Exercise prompt:
What follows is a listing; restate every line of it word for word.

Data for the task:

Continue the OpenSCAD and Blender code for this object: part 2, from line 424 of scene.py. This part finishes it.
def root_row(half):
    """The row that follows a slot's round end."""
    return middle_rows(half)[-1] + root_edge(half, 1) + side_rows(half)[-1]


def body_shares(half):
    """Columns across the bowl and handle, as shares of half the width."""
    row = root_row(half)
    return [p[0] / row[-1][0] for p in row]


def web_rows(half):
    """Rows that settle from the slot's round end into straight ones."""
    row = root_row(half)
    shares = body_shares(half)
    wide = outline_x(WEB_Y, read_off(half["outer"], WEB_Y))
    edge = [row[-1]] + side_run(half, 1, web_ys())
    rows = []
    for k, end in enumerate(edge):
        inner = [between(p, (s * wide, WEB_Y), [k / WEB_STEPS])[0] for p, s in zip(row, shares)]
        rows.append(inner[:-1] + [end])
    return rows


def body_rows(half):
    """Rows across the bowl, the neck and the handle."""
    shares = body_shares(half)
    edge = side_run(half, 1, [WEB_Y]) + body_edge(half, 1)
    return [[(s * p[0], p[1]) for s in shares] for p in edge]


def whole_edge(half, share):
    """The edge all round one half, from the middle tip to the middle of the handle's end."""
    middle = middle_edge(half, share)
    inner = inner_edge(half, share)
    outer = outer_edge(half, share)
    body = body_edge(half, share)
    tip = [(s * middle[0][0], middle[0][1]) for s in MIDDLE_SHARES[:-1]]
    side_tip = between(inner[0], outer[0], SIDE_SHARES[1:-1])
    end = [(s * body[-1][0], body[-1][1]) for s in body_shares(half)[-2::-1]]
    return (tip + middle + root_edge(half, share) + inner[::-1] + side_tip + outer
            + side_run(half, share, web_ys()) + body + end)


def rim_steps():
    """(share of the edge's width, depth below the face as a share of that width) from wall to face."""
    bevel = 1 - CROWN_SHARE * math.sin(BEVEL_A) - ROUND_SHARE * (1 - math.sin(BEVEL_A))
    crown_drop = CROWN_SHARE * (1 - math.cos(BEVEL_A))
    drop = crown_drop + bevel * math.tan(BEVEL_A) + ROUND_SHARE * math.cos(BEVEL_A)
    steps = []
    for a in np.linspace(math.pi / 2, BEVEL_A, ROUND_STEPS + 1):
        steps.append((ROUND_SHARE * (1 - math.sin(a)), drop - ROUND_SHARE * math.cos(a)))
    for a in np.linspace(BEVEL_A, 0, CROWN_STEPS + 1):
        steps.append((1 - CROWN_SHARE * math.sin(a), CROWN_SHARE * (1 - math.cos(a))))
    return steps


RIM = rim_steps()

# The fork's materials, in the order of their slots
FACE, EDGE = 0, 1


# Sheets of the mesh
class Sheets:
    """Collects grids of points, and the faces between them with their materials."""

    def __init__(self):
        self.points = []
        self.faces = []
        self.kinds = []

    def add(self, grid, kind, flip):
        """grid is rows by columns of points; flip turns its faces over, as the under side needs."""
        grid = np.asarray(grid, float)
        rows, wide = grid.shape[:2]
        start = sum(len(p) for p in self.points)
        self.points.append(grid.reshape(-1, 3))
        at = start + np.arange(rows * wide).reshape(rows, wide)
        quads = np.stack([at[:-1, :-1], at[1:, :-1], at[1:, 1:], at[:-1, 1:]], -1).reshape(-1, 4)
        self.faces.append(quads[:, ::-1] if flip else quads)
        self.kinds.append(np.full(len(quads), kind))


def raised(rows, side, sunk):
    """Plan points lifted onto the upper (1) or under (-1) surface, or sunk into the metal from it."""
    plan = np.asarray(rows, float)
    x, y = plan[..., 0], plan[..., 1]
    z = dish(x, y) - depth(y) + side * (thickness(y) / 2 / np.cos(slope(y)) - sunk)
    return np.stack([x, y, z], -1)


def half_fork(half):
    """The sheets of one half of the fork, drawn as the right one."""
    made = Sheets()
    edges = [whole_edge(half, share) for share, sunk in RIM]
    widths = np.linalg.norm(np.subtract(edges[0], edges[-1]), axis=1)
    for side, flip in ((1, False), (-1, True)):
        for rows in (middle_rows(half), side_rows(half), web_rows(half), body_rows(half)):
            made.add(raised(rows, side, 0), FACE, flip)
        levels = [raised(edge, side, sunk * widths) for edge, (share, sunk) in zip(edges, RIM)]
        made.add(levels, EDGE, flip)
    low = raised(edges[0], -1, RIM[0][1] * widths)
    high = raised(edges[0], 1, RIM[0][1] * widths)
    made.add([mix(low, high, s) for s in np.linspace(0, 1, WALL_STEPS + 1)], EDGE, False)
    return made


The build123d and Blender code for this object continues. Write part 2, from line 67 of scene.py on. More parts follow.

Result:
Continue the OpenSCAD and Blender code for this object: part 2, from line 424 of scene.py. This part finishes it.
def root_row(half):
    """The row that follows a slot's round end."""
    return middle_rows(half)[-1] + root_edge(half, 1) + side_rows(half)[-1]


def body_shares(half):
    """Columns across the bowl and handle, as shares of half the width."""
    row = root_row(half)
    return [p[0] / row[-1][0] for p in row]


def web_rows(half):
    """Rows that settle from the slot's round end into straight ones."""
    row = root_row(half)
    shares = body_shares(half)
    wide = outline_x(WEB_Y, read_off(half["outer"], WEB_Y))
    edge = [row[-1]] + side_run(half, 1, web_ys())
    rows = []
    for k, end in enumerate(edge):
        inner = [between(p, (s * wide, WEB_Y), [k / WEB_STEPS])[0] for p, s in zip(row, shares)]
        rows.append(inner[:-1] + [end])
    return rows


def body_rows(half):
    """Rows across the bowl, the neck and the handle."""
    shares = body_shares(half)
    edge = side_run(half, 1, [WEB_Y]) + body_edge(half, 1)
    return [[(s * p[0], p[1]) for s in shares] for p in edge]


def whole_edge(half, share):
    """The edge all round one half, from the middle tip to the middle of the handle's end."""
    middle = middle_edge(half, share)
    inner = inner_edge(half, share)
    outer = outer_edge(half, share)
    body = body_edge(half, share)
    tip = [(s * middle[0][0], middle[0][1]) for s in MIDDLE_SHARES[:-1]]
    side_tip = between(inner[0], outer[0], SIDE_SHARES[1:-1])
    end = [(s * body[-1][0], body[-1][1]) for s in body_shares(half)[-2::-1]]
    return (tip + middle + root_edge(half, share) + inner[::-1] + side_tip + outer
            + side_run(half, share, web_ys()) + body + end)


def rim_steps():
    """(share of the edge's width, depth below the face as a share of that width) from wall to face."""
    bevel = 1 - CROWN_SHARE * math.sin(BEVEL_A) - ROUND_SHARE * (1 - math.sin(BEVEL_A))
    crown_drop = CROWN_SHARE * (1 - math.cos(BEVEL_A))
    drop = crown_drop + bevel * math.tan(BEVEL_A) + ROUND_SHARE * math.cos(BEVEL_A)
    steps = []
    for a in np.linspace(math.pi / 2, BEVEL_A, ROUND_STEPS + 1):
        steps.append((ROUND_SHARE * (1 - math.sin(a)), drop - ROUND_SHARE * math.cos(a)))
    for a in np.linspace(BEVEL_A, 0, CROWN_STEPS + 1):
        steps.append((1 - CROWN_SHARE * math.sin(a), CROWN_SHARE * (1 - math.cos(a))))
    return steps


RIM = rim_steps()

# The fork's materials, in the order of their slots
FACE, EDGE = 0, 1


# Sheets of the mesh
class Sheets:
    """Collects grids of points, and the faces between them with their materials."""

    def __init__(self):
        self.points = []
        self.faces = []
        self.kinds = []

    def add(self, grid, kind, flip):
        """grid is rows by columns of points; flip turns its faces over, as the under side needs."""
        grid = np.asarray(grid, float)
        rows, wide = grid.shape[:2]
        start = sum(len(p) for p in self.points)
        self.points.append(grid.reshape(-1, 3))
        at = start + np.arange(rows * wide).reshape(rows, wide)
        quads = np.stack([at[:-1, :-1], at[1:, :-1], at[1:, 1:], at[:-1, 1:]], -1).reshape(-1, 4)
        self.faces.append(quads[:, ::-1] if flip else quads)
        self.kinds.append(np.full(len(quads), kind))


def raised(rows, side, sunk):
    """Plan points lifted onto the upper (1) or under (-1) surface, or sunk into the metal from it."""
    plan = np.asarray(rows, float)
    x, y = plan[..., 0], plan[..., 1]
    z = dish(x, y) - depth(y) + side * (thickness(y) / 2 / np.cos(slope(y)) - sunk)
    return np.stack([x, y, z], -1)


def half_fork(half):
    """The sheets of one half of the fork, drawn as the right one."""
    made = Sheets()
    edges = [whole_edge(half, share) for share, sunk in RIM]
    widths = np.linalg.norm(np.subtract(edges[0], edges[-1]), axis=1)
    for side, flip in ((1, False), (-1, True)):
        for rows in (middle_rows(half), side_rows(half), web_rows(half), body_rows(half)):
            made.add(raised(rows, side, 0), FACE, flip)
        levels = [raised(edge, side, sunk * widths) for edge, (share, sunk) in zip(edges, RIM)]
        made.add(levels, EDGE, flip)
    low = raised(edges[0], -1, RIM[0][1] * widths)
    high = raised(edges[0], 1, RIM[0][1] * widths)
    made.add([mix(low, high, s) for s in np.linspace(0, 1, WALL_STEPS + 1)], EDGE, False)
    return made


The build123d and Blender code for this object continues. Write part 2, from line 67 of scene.py on. More parts follow.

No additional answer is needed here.